Frente a esta cultura -en definitiva, cultura de la muerte- la liturgia de la Solemnidad de Jesucristo, Rey del Universo, nos abre de nuevo el horizonte último y definitivo de la vida al recordarnos como el plan salvador de Dios para el hombre ha alcanzado su momento culminante: ¡el Hijo, por quien fue hecho todo y en quien consiste todo, se ha rebajado hasta hacerse uno de nosotros, asumiendo la muerte y una muerte de Cruz, como el nuevo y eterno Sacerdote que se ha ofrecido, una vez por todas, “como víctima perfecta y pacificadora en el altar de la cruz”, haciéndose permanente actualidad en el altar de la Eucaristía. ¡La humanidad ha sido liberada de la esclavitud del pecado!, más aún: ¡toda la creación! El hombre puede, si quiere, comprender y vivir ya “el poder” -todas las ricas posibilidades interiores y exteriores que le han sido dadas por su condición imagen de Dios, sobre todo su libertad- como un servicio y compromiso con la liberación integral de sí mismo y de toda la naturaleza creada -¡del cosmos!- que se realiza en el amor aquí y ahora, históricamente, en la forma de la experiencia crucificada de la Gracia, y que se consuma luego en la Gloria Eterna.

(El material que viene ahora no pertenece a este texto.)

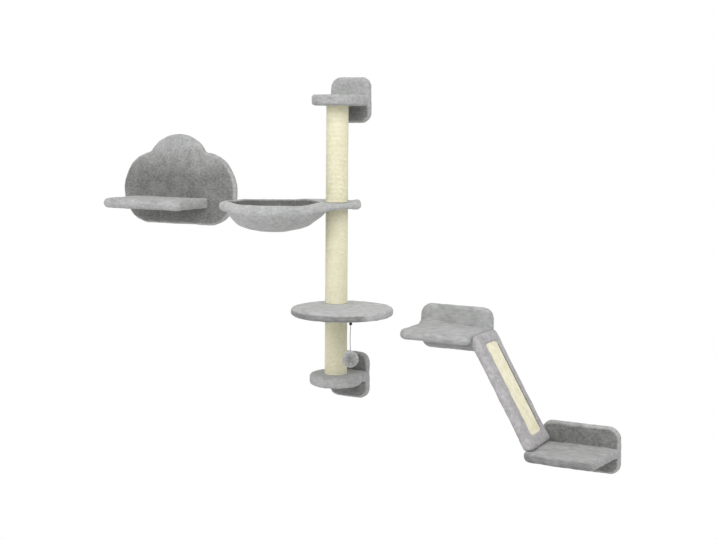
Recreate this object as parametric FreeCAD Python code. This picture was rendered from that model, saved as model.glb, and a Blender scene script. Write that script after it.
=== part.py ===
import FreeCAD, Part
import math
import os

# A wall mounted cat tree: a sisal post between two plush end discs that hang on small
# wall plates, a plush hammock and a round platform that swivel on the post, a toy that
# hangs from the platform, a perch on its own wall plate, and two wall steps joined by
# a ramp.  Millimetres.  +X right along the wall, +Y into the wall, +Z up.  The wall is
# the plane Y = 0 and the origin is the middle of the top wall plate's back face.

# Plush and boards that every padded piece shares
BOARD_T = 18.0
WALL_T = 25.0
EDGE_PAD = 5.0
WALL_ROUND = 9.0
SCREW_R = 2.5
SCREW_LENGTH = 50.0
SCREW_HEAD_R = 5.0
SCREW_HEAD_T = 4.0
SCREW_FIT = 0.05
WALL_HOLE_R = 3.0

# Post: three sisal covered cardboard tubes, one above the other
POST_FROM_WALL = 125.0
POST_R = 45.0
ROPE_D = 5.0
TUBE_WALL = 3.5
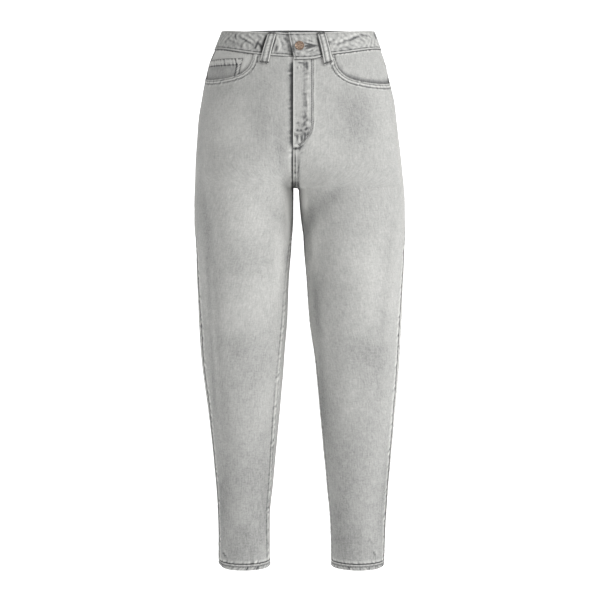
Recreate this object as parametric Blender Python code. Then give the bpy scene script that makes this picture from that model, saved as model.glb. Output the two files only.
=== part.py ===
"""High-waisted, tapered jeans, hollow and filled out as when they are worn.

Metres, +Z up. The origin is the middle of the waist opening, halfway up the waistband at the sides.
The wearer faces -Y, so the wearer's right leg lies at -X. Each leg surface is a function of two numbers:
around, from 0 at the inseam or centre front, through 0.5 at the side seam, to 1 at the inseam or
centre back, and height. Every piece is a wall made from that surface, moved in or out along its normal.
"""

import math

import bmesh
import bpy
import numpy as np

MM = 0.001

# Cloth and seam sizes
CLOTH = 1.2 * MM
SEAM_GAP = 0.3 * MM
LAY_GAP = 0.55 * MM
POCKET_CLOTH = 1.0 * MM
FOLDED_CLOTH = 2.4 * MM
LOOP_CLOTH = 2.0 * MM

# Main lengths of the cut
HEM_HEIGHT = -977 * MM
HEM_FOLD = 12.5 * MM
CROTCH_HEIGHT = -281 * MM
CROTCH_ARCH = 14 * MM
CROTCH_ARCH_WIDTH = 4 * MM
RISE_CURVE_FRONT = 112 * MM
RISE_CURVE_BACK = 132 * MM
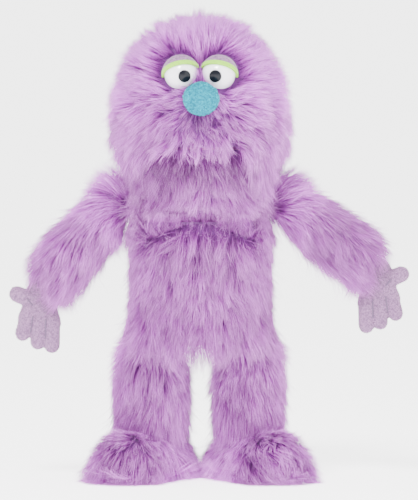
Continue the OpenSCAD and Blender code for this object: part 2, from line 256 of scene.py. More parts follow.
furMat = fibreMaterial("lilacPile", linear(106, 38, 118), linear(170, 76, 178), linear(218, 140, 224), 1.35)
# the ground cloth under the fibres is coloured as dark as the pile's shadow: painted shade where the gaps
# between fibres show
groundShadeMat = clothMaterial("pileGroundShade", linear(102, 42, 112), linear(76, 30, 88), 1400.0)
# each cloth's second, darker colour, here and in the line above, is painted shade in the pits of its nap
liningMat = clothMaterial("liningCloth", linear(150, 118, 160), linear(118, 88, 130), 1800.0, 0.5, 0.25)
fleeceMat = clothMaterial("paleFleece", linear(160, 120, 160), linear(106, 74, 110), 800.0, 0.9, 0.9)
# the dark root here is painted shade deep in the fleece's nap
fleeceHairMat = fibreMaterial("paleFleeceHair", linear(104, 70, 108), linear(160, 118, 162),
                              linear(198, 158, 198), 1.0, 0.8)
noseMat = clothMaterial("aquaFleece", linear(0, 146, 168), linear(0, 78, 100), 700.0, 0.8, 0.8, sheen=0.0)
# the dark root here is painted shade deep in the nose's nap
noseHairMat = fibreMaterial("aquaFleeceHair", linear(0, 90, 108), linear(0, 160, 178),
                            linear(0, 190, 208), 1.4, 0.9)
limeMat = clothMaterial("limeFelt", linear(160, 220, 60), linear(120, 180, 36), 1700.0, 0.5, 0.3)
redMat = clothMaterial("redFelt", linear(168, 52, 74), linear(120, 30, 52), 1500.0, 0.5, 0.4)
pinkMat = clothMaterial("pinkFelt", linear(228, 140, 158), linear(196, 104, 128), 1500.0, 0.5, 0.4)
fillMat = clothMaterial("fibreFilling", linear(238, 238, 234), linear(208, 208, 206), 500.0, 0.6, 0.6)
foamMat = clothMaterial("foamSheet", linear(230, 222, 198), linear(190, 180, 156), 1600.0, 0.5, 0.4)
boardMat = clothMaterial("mouthBoard", linear(120, 100, 82), linear(90, 74, 60), 700.0, 0.4, 0.2)
threadMat = clothMaterial("stitchThread", linear(112, 88, 120), linear(84, 64, 92), 2600.0, 0.5, 0.3)

glossWhite, tree, p = principled("eyeWhite", 0.12, Coat_Weight=0.6)
speck = noiseNode(tree, None, 40.0, 2.0)
tree.links.new(mixColour(tree, speck, linear(250, 248, 252), linear(238, 234, 244)), p.inputs["Base Color"])
glossBlack, tree, p = principled("eyeBlack", 0.12, Specular_IOR_Level=0.2)
speck = noiseNode(tree, None, 60.0, 2.0)
tree.links.new(mixColour(tree, speck, linear(12, 14, 20), linear(20, 22, 30)), p.inputs["Base Color"])
washerMat, tree, p = principled("washerPlastic", 0.45)
speck = noiseNode(tree, None, 80.0, 2.0)
tree.links.new(mixColour(tree, speck, linear(214, 214, 214), linear(196, 196, 200)), p.inputs["Base Color"])
print("materials ready")


def meshObject(name, verts, faces, material, smooth=True):
    me = bpy.data.meshes.new(name)
    me.from_pydata([tuple(v) for v in verts], [], [tuple(f) for f in faces])
    me.update()
    me.materials.append(material)
    if smooth:
        me.polygons.foreach_set("use_smooth", [True] * len(me.polygons))
    ob = bpy.data.objects.new(name, me)
    bpy.context.scene.collection.objects.link(ob)
    return ob


def gridSurface(name, points, material, keep=None, closeU=False, caps=False):
    rows, cols = points.shape[:2]
    verts = points.reshape(-1, 3)
    faces = []
    for i in range(rows - 1):
        for j in range(cols if closeU else cols - 1):
            a, b = i * cols + j, i * cols + (j + 1) % cols
            quad = (a, b, b + cols, a + cols)
            if keep is None or keep(verts[list(quad)].mean(axis=0)):
                faces.append(quad)
    if caps:
        faces.append(tuple(range(cols - 1, -1, -1)))
        faces.append(tuple((rows - 1) * cols + j for j in range(cols)))
    ob = meshObject(name, verts, faces, material)
    bm = bmesh.new()
    bm.from_mesh(ob.data)
    bmesh.ops.delete(bm, geom=[v for v in bm.verts if not v.link_faces], context="VERTS")
    bmesh.ops.remove_doubles(bm, verts=bm.verts, dist=1e-6)
    bm.to_mesh(ob.data)
    bm.free()
    return ob


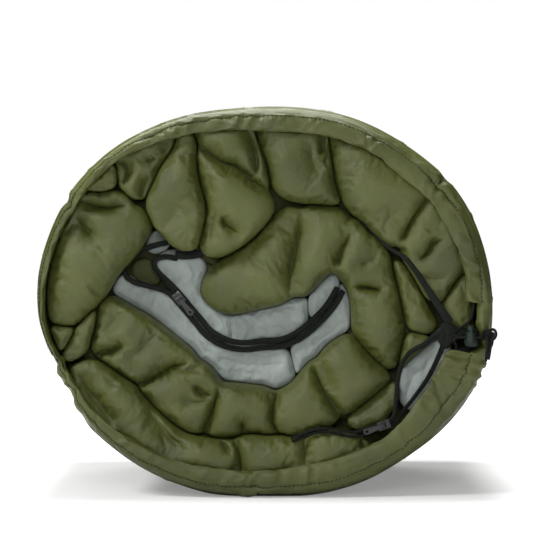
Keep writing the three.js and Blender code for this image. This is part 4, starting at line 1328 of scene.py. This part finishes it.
def hem(wrap):
    """The hem's tunnel, open at its gap."""
    columns = np.where(wrap.in_hem)[0]
    tunnel = wrap.rows[:STITCH_ROW + 1, columns].reshape(-1, 3)
    faces = grid_faces(STITCH_ROW + 1, len(columns), wrap=False)
    piece = new_piece("drawcord_hem_fabric", tunnel, faces, OLIVE, ["drawcord_hem"])
    make_normals_front(piece)
    thicken(piece, TUNNEL)
    subdivide(piece)


def rear_rows(wrap):
    """The rows that take the shell round its rear edge and a little way back inside."""
    edge = wrap.rows[-1]
    angle, radius = polar(edge[:, [0, 2]])
    none = np.zeros(len(angle))
    place = np.stack([MEAN_RADIUS * wrap.angles, none, none], axis=1)
    rows = []
    for turn in np.linspace(0, 1, 10)[1:]:
        bend = turn * math.pi * 0.62
        drawn = 2.2 * MM * turn * noise3(place, 11 * MM, 14)
        flat = on_ring(angle, radius - REAR_BEND * (1 - math.cos(bend)) + drawn)
        rows.append(at_depth(flat, wrap.stop + REAR_BEND * math.sin(bend) + drawn * 0.4))
    lip = rows[-1].copy()
    lip[:, 1] -= REAR_LIP
    return rows + [lip]


def shell(wrap):
    """The outer shell: tucked in behind the hem's stitches, over its shoulder and along to the rear."""
    seam = wrap.rows[STITCH_ROW]
    angle, radius = polar(seam[:, [0, 2]])
    tucked = at_depth(on_ring(angle, radius - 6 * MM), seam[:, 1] + 4 * MM)
    rows = [tucked, *wrap.rows[STITCH_ROW:], *rear_rows(wrap)]
    vertices = np.vstack(rows)
    vertices[:, 2] = np.maximum(vertices[:, 2], 0.0)
    faces = grid_faces(len(rows), RING_STEPS)
    cad = ["outer_shell", "outer_batting"]
    piece = new_piece("outer_shell_fabric", vertices, faces, OLIVE, cad)
    thicken(piece, SHELL)
    make_normals_outside(piece)


def shell_stitches(wrap):
    """The stitches of the hem's tunnel, and those of the shell's lengthwise quilt seams."""
    stitches("hem_stitch", wrap.rows[STITCH_ROW][wrap.in_hem])
    body = wrap.rows[len(HEM_PROFILE):]
    for seam in range(QUILT_SEAMS):
        path = body[:, seam * SEAM_STEPS]
        if path[:, 2].min() > FLOOR_CLEARANCE:
            out = (path[0, 0] - CENTRE[0], 0, path[0, 2] - CENTRE[1])
            stitches(f"quilt_stitch_{seam + 1}", path, facing=out)


def make_normals_front(piece):
    """Turns an open sheet's faces so that most of them look towards the open end."""
    total = sum((f.normal * f.area for f in piece.data.polygons), Vector())
    if total.y > 0:
        piece.data.flip_normals()


STITCH_LENGTH = 3.2 * MM
STITCH_GAP = 1.4 * MM
STITCH_STEP = 0.8 * MM
THREAD_RADIUS = 0.42 * MM
THREAD_SIDES = 6
# A stitch in section: share of its length, share of the thread's radius, share of the height it stands at.
STITCH_RINGS = ((0.0, 0.35, -0.5), (0.18, 1.0, 0.5), (0.5, 1.0, 1.0), (0.82, 1.0, 0.5), (1.0, 0.35, -0.5))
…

Los fundamentos de nuestra esperanza, queridos hermanos y amigos, son pues inconmovibles. Las razones para el compromiso del amor cristiano, vivido en la comunión de la Iglesia y entregado al hombre hermano, poseen una fuerza de convicción interior irresistible. A esos fundamentos y a esas razones se accede por la fe que nos abre lo más íntimo y central de nuestro ser -¡nuestro corazón!- a la conversión: a Jesucristo, Redentor del hombre. ¡Cuánto importa, si queremos que el reinado de Jesucristo vaya impregnando la creación y la humanidad entera -¡a Madrid!-, ser transmisores de la fe a todos, como nos lo pide nuestro III Sínodo Diocesano! Si contamos con María, la Madre del Salvador , Virgen de La Almudena; si la “acogemos en nuestra casa” sin reserva alguna, entonces notaremos cómo va abriéndose paso en el corazón y en la vida de los madrileños “ese reino eterno y universal” de Aquél que nos ha amado hasta la muerte y una muerte de cruz: “el reino de la verdad y la vida, el reino de la santidad y la gracia, el reino de la justicia, el amor y la paz”.